• **Exercise prompt**: Nothing outside the stretch should be returned: give exactly the lines from the line containing "What bpy script" through the line containing "MOUTH_FLARE_DEPTH = 0.0020", including both.

• **Dataset records**:
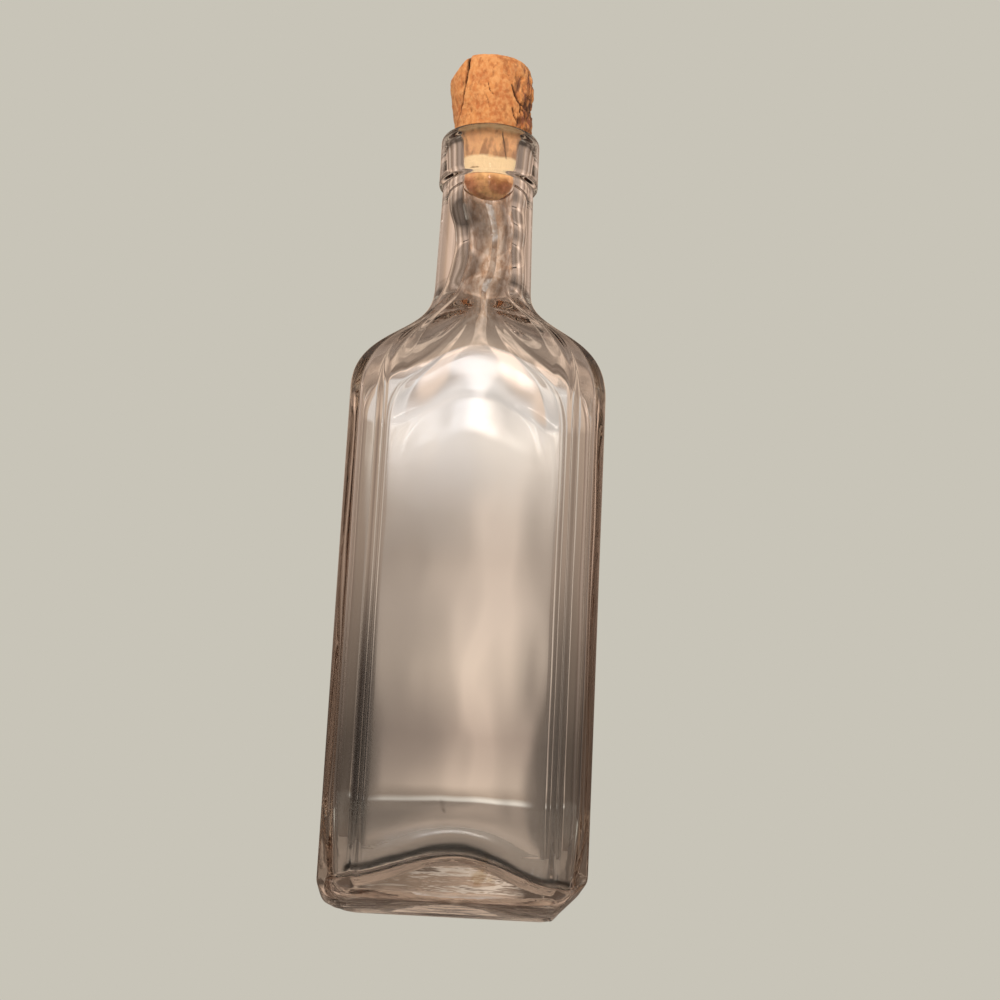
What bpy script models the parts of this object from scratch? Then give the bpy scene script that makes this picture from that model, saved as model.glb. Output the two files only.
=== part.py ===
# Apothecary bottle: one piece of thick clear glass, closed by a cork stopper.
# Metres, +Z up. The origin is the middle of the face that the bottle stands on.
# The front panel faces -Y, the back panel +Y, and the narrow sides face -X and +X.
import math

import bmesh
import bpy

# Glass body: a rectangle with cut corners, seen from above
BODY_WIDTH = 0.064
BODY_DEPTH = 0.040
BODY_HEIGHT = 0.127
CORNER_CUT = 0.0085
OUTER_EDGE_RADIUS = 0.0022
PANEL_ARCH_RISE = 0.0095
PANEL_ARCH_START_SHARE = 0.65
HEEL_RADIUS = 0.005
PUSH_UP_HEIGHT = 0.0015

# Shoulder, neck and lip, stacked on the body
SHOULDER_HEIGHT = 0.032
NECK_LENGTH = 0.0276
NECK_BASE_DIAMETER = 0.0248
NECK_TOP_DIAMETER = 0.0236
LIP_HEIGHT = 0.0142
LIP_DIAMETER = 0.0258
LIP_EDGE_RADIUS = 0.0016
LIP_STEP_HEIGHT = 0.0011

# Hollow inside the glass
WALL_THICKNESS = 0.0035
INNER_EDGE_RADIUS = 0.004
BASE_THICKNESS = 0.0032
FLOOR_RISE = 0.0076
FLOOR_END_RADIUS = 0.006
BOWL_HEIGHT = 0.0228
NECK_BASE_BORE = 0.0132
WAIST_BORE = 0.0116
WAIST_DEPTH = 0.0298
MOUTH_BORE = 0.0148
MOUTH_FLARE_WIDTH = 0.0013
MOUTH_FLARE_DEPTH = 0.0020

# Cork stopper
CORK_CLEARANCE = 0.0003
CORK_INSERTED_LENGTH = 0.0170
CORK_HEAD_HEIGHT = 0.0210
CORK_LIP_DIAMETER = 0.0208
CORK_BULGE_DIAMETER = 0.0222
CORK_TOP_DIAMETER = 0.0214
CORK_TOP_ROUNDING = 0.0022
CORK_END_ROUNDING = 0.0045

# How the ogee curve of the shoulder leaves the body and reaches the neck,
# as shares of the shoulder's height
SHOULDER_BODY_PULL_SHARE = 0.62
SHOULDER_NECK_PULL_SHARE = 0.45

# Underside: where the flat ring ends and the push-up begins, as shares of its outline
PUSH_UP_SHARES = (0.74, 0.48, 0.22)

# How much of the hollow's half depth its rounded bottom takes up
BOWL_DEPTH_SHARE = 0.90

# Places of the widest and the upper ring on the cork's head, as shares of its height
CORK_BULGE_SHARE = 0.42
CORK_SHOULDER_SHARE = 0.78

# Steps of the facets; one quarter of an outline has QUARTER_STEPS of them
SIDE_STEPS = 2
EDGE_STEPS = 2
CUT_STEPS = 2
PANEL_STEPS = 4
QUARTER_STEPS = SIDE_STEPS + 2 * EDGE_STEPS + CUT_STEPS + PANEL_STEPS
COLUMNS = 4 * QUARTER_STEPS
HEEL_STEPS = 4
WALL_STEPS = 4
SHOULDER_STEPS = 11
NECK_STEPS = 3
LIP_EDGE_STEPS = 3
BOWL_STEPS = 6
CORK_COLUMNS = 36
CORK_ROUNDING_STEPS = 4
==
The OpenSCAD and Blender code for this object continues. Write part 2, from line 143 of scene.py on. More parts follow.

• **Expected output**:
What bpy script models the parts of this object from scratch? Then give the bpy scene script that makes this picture from that model, saved as model.glb. Output the two files only.
=== part.py ===
# Apothecary bottle: one piece of thick clear glass, closed by a cork stopper.
# Metres, +Z up. The origin is the middle of the face that the bottle stands on.
# The front panel faces -Y, the back panel +Y, and the narrow sides face -X and +X.
import math

import bmesh
import bpy

# Glass body: a rectangle with cut corners, seen from above
BODY_WIDTH = 0.064
BODY_DEPTH = 0.040
BODY_HEIGHT = 0.127
CORNER_CUT = 0.0085
OUTER_EDGE_RADIUS = 0.0022
PANEL_ARCH_RISE = 0.0095
PANEL_ARCH_START_SHARE = 0.65
HEEL_RADIUS = 0.005
PUSH_UP_HEIGHT = 0.0015

# Shoulder, neck and lip, stacked on the body
SHOULDER_HEIGHT = 0.032
NECK_LENGTH = 0.0276
NECK_BASE_DIAMETER = 0.0248
NECK_TOP_DIAMETER = 0.0236
LIP_HEIGHT = 0.0142
LIP_DIAMETER = 0.0258
LIP_EDGE_RADIUS = 0.0016
LIP_STEP_HEIGHT = 0.0011

# Hollow inside the glass
WALL_THICKNESS = 0.0035
INNER_EDGE_RADIUS = 0.004
BASE_THICKNESS = 0.0032
FLOOR_RISE = 0.0076
FLOOR_END_RADIUS = 0.006
BOWL_HEIGHT = 0.0228
NECK_BASE_BORE = 0.0132
WAIST_BORE = 0.0116
WAIST_DEPTH = 0.0298
MOUTH_BORE = 0.0148
MOUTH_FLARE_WIDTH = 0.0013
MOUTH_FLARE_DEPTH = 0.0020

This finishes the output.